▶ [SUPPLIED MATERIAL]:

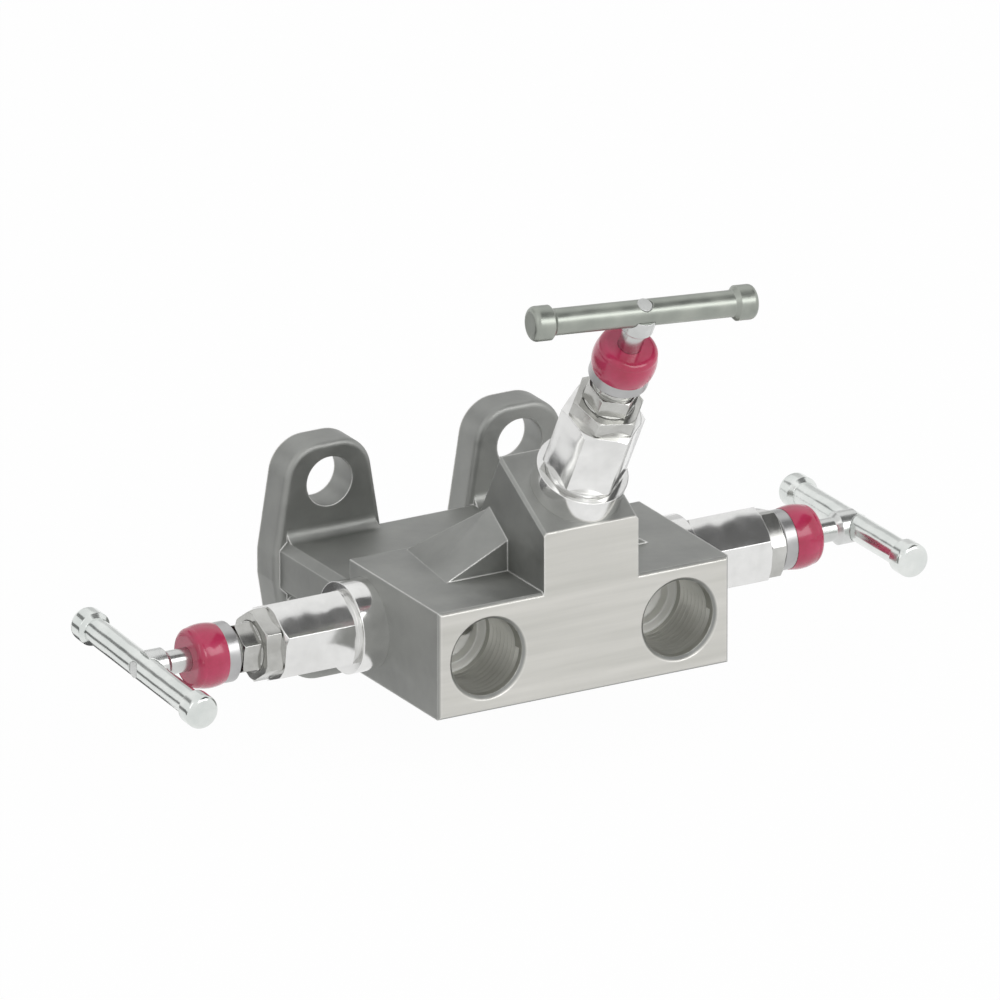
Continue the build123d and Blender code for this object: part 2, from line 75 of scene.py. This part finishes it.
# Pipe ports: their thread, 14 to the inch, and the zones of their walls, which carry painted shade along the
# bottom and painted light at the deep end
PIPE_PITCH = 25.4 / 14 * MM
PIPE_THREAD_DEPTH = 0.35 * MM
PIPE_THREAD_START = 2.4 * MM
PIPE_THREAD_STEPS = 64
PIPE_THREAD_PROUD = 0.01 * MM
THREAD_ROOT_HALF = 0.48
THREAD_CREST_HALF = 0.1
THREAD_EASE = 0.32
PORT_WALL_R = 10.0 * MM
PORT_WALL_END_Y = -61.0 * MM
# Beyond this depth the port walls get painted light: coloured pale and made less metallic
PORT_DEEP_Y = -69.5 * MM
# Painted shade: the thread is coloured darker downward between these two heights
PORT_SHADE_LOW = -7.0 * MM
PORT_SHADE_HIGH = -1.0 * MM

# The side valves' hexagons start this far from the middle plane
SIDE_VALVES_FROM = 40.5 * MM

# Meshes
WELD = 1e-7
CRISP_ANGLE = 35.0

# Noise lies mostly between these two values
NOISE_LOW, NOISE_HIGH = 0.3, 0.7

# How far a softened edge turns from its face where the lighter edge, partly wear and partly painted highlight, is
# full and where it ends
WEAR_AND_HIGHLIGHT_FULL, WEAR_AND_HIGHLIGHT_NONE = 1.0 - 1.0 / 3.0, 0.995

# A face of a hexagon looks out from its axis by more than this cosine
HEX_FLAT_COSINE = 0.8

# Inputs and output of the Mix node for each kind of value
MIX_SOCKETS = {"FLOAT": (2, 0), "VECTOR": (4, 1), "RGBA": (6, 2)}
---
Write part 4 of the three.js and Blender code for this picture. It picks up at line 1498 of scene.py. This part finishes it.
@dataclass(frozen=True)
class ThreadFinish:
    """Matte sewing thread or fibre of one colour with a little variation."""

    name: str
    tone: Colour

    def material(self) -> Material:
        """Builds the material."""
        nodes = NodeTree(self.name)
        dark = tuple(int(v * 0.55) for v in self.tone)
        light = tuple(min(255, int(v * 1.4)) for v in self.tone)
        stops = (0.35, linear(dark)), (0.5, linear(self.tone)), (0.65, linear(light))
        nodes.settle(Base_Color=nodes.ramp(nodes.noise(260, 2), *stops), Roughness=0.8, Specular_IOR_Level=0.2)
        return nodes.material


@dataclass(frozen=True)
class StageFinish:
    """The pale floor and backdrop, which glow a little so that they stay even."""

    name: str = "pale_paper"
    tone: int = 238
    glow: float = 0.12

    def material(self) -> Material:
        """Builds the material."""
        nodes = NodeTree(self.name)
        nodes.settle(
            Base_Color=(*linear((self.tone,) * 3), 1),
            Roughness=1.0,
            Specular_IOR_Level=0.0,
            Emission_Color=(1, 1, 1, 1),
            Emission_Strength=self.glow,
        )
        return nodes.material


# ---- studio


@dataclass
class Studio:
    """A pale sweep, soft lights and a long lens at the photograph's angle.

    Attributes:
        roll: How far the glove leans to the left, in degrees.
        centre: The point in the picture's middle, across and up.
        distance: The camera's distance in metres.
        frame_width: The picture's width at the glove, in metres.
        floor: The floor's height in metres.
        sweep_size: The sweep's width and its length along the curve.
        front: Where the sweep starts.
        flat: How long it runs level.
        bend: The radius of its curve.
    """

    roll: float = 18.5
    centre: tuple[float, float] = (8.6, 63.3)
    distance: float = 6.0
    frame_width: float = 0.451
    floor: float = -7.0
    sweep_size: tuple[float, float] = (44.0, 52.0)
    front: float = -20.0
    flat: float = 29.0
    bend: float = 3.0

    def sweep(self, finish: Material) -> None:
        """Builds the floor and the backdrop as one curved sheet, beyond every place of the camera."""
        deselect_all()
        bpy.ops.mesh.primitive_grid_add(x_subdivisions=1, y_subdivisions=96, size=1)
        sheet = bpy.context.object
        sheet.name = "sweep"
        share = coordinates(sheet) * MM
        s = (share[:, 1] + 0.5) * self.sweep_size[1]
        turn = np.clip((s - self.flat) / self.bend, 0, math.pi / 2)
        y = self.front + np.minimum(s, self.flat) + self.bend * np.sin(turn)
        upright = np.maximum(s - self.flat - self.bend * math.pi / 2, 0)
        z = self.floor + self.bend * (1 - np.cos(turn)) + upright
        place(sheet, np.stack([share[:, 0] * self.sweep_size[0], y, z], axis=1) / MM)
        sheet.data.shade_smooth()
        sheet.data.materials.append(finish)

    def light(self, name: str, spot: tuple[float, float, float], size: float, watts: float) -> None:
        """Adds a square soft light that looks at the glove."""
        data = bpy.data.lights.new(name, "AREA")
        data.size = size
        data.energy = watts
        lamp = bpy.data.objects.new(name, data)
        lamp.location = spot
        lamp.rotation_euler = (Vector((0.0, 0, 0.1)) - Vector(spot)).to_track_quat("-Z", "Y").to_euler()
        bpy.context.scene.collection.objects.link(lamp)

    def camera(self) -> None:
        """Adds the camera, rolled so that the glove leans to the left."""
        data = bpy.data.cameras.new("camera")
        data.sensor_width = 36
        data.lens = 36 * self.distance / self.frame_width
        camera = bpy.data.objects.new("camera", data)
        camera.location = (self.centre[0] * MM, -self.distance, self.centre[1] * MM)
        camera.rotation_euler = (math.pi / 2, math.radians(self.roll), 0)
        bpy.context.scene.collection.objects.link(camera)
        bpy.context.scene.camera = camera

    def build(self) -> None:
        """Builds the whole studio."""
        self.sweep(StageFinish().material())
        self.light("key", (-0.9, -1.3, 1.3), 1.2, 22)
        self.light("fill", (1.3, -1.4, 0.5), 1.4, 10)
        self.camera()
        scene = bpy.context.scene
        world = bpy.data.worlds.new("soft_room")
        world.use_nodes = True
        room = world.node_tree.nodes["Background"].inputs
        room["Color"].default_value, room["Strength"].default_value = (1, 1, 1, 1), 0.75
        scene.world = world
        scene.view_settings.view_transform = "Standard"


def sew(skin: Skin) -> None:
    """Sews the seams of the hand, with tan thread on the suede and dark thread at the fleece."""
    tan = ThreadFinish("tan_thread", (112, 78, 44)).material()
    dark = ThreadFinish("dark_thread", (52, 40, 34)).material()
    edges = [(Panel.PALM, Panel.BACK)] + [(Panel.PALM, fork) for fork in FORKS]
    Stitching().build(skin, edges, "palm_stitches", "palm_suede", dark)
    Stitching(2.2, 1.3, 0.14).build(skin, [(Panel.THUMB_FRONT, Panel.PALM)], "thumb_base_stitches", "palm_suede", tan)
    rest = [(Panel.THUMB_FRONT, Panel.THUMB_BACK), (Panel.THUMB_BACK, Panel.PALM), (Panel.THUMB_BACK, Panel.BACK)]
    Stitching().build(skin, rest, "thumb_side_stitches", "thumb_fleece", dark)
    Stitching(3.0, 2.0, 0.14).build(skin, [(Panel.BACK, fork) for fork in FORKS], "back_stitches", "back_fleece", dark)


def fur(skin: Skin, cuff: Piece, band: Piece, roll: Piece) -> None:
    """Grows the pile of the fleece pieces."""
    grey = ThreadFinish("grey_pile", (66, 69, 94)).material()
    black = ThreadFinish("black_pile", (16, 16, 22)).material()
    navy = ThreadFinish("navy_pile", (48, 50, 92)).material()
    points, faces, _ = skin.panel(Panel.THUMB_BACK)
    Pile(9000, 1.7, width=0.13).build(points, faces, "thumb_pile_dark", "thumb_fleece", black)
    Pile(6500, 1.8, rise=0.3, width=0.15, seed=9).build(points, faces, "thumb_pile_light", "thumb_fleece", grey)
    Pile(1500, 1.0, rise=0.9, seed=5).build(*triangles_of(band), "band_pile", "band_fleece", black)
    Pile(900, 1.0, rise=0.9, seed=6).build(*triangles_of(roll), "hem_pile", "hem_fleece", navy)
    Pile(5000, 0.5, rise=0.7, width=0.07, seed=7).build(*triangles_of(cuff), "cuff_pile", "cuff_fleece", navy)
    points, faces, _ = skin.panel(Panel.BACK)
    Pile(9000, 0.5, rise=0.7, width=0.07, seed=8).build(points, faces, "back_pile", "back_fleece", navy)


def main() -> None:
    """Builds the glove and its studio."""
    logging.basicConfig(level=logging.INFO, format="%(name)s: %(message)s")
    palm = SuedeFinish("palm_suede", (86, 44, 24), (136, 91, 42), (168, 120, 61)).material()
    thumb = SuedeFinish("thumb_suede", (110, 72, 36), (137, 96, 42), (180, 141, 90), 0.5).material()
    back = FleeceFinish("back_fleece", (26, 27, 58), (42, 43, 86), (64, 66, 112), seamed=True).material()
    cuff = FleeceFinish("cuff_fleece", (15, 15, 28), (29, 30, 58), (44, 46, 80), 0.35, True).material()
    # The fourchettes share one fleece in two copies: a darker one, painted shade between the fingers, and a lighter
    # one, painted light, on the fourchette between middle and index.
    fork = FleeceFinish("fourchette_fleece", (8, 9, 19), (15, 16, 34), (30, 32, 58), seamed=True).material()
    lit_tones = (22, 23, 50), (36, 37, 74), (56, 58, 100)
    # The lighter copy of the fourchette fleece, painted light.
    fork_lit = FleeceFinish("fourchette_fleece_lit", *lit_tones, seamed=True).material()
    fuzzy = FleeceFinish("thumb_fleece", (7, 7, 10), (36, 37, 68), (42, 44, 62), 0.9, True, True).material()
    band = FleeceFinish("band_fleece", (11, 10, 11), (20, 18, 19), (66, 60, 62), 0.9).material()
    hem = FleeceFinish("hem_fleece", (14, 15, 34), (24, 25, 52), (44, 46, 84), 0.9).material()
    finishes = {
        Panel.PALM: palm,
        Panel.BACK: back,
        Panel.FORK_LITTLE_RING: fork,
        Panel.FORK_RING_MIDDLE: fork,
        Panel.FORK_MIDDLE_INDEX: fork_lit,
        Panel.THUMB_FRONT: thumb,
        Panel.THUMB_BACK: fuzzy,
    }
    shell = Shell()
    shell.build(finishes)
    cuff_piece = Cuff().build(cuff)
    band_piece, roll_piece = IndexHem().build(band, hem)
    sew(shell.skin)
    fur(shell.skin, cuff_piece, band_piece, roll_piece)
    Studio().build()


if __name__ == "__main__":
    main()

▶ [AIM]:
Check each line of the records for the word "scene", and show the lines that contain it.

▶ [EXERCISE RESULT]:
Continue the build123d and Blender code for this object: part 2, from line 75 of scene.py. This part finishes it.
Write part 4 of the three.js and Blender code for this picture. It picks up at line 1498 of scene.py. This part finishes it.
        bpy.context.scene.collection.objects.link(lamp)
        bpy.context.scene.collection.objects.link(camera)
        bpy.context.scene.camera = camera
        scene = bpy.context.scene
        scene.world = world
        scene.view_settings.view_transform = "Standard"